SHORT TASK → Repeat every record below exactly as it appears.

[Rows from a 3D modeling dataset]
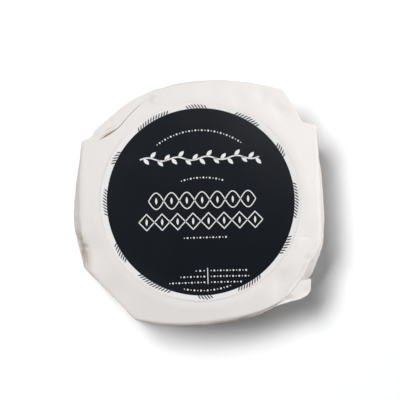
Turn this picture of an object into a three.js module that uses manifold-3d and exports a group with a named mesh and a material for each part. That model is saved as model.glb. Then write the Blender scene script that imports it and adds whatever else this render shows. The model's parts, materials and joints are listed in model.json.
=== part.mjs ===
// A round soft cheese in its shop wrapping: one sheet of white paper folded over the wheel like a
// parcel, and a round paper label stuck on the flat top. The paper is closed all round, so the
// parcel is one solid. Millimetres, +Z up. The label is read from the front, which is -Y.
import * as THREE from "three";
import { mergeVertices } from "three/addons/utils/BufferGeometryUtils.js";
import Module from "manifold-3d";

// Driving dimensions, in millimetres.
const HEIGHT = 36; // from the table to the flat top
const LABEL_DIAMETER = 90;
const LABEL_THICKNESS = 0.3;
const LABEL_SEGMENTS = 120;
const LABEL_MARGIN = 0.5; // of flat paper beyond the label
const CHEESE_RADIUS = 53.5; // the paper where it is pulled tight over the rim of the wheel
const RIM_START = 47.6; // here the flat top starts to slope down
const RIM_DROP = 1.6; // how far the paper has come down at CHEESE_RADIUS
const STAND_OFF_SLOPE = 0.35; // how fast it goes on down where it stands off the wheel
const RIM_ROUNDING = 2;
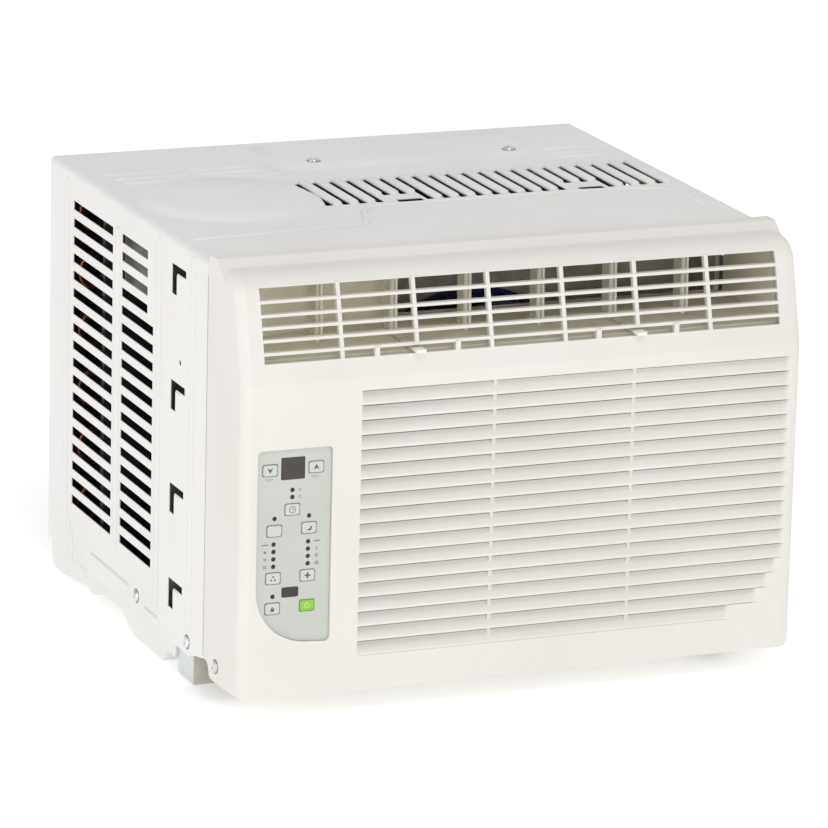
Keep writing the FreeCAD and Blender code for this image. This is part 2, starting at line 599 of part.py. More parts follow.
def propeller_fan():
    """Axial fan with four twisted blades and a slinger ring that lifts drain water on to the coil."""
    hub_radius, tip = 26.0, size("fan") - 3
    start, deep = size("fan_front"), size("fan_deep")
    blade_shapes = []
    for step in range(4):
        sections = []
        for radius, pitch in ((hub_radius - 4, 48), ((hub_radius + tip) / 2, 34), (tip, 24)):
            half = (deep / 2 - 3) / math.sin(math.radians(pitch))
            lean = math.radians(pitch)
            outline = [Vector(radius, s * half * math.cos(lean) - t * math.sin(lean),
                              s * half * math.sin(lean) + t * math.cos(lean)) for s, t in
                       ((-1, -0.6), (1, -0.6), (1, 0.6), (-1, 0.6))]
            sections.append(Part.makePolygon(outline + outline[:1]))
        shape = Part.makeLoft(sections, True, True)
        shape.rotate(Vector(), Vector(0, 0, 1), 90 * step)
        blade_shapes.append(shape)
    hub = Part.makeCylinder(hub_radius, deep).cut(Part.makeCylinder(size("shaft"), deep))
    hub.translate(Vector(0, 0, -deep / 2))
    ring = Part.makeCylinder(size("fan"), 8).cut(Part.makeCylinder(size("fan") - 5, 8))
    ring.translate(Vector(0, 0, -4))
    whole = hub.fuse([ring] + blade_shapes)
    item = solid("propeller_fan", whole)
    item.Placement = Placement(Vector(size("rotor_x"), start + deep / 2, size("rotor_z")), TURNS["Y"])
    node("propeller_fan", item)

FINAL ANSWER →
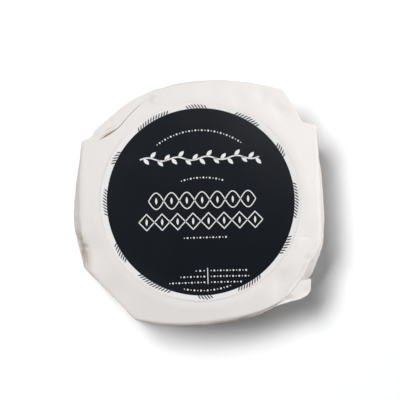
Turn this picture of an object into a three.js module that uses manifold-3d and exports a group with a named mesh and a material for each part. That model is saved as model.glb. Then write the Blender scene script that imports it and adds whatever else this render shows. The model's parts, materials and joints are listed in model.json.
=== part.mjs ===
// A round soft cheese in its shop wrapping: one sheet of white paper folded over the wheel like a
// parcel, and a round paper label stuck on the flat top. The paper is closed all round, so the
// parcel is one solid. Millimetres, +Z up. The label is read from the front, which is -Y.
import * as THREE from "three";
import { mergeVertices } from "three/addons/utils/BufferGeometryUtils.js";
import Module from "manifold-3d";

// Driving dimensions, in millimetres.
const HEIGHT = 36; // from the table to the flat top
const LABEL_DIAMETER = 90;
const LABEL_THICKNESS = 0.3;
const LABEL_SEGMENTS = 120;
const LABEL_MARGIN = 0.5; // of flat paper beyond the label
const CHEESE_RADIUS = 53.5; // the paper where it is pulled tight over the rim of the wheel
const RIM_START = 47.6; // here the flat top starts to slope down
const RIM_DROP = 1.6; // how far the paper has come down at CHEESE_RADIUS
const STAND_OFF_SLOPE = 0.35; // how fast it goes on down where it stands off the wheel
const RIM_ROUNDING = 2;
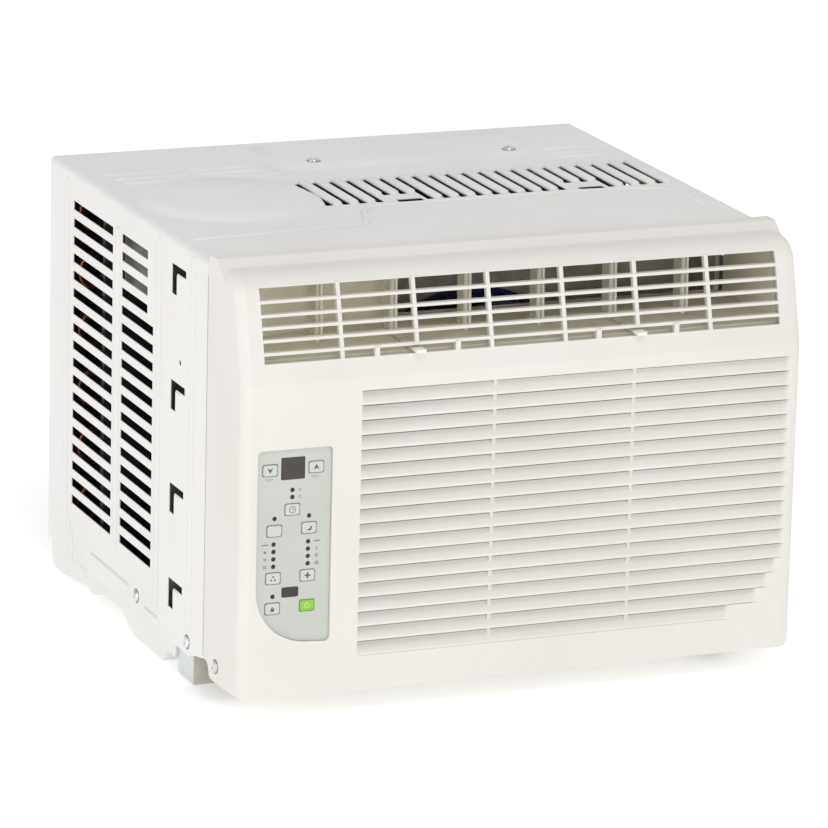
Keep writing the FreeCAD and Blender code for this image. This is part 2, starting at line 599 of part.py. More parts follow.
def propeller_fan():
    """Axial fan with four twisted blades and a slinger ring that lifts drain water on to the coil."""
    hub_radius, tip = 26.0, size("fan") - 3
    start, deep = size("fan_front"), size("fan_deep")
    blade_shapes = []
    for step in range(4):
        sections = []
        for radius, pitch in ((hub_radius - 4, 48), ((hub_radius + tip) / 2, 34), (tip, 24)):
            half = (deep / 2 - 3) / math.sin(math.radians(pitch))
            lean = math.radians(pitch)
            outline = [Vector(radius, s * half * math.cos(lean) - t * math.sin(lean),
                              s * half * math.sin(lean) + t * math.cos(lean)) for s, t in
                       ((-1, -0.6), (1, -0.6), (1, 0.6), (-1, 0.6))]
            sections.append(Part.makePolygon(outline + outline[:1]))
        shape = Part.makeLoft(sections, True, True)
        shape.rotate(Vector(), Vector(0, 0, 1), 90 * step)
        blade_shapes.append(shape)
    hub = Part.makeCylinder(hub_radius, deep).cut(Part.makeCylinder(size("shaft"), deep))
    hub.translate(Vector(0, 0, -deep / 2))
    ring = Part.makeCylinder(size("fan"), 8).cut(Part.makeCylinder(size("fan") - 5, 8))
    ring.translate(Vector(0, 0, -4))
    whole = hub.fuse([ring] + blade_shapes)
    item = solid("propeller_fan", whole)
    item.Placement = Placement(Vector(size("rotor_x"), start + deep / 2, size("rotor_z")), TURNS["Y"])
    node("propeller_fan", item)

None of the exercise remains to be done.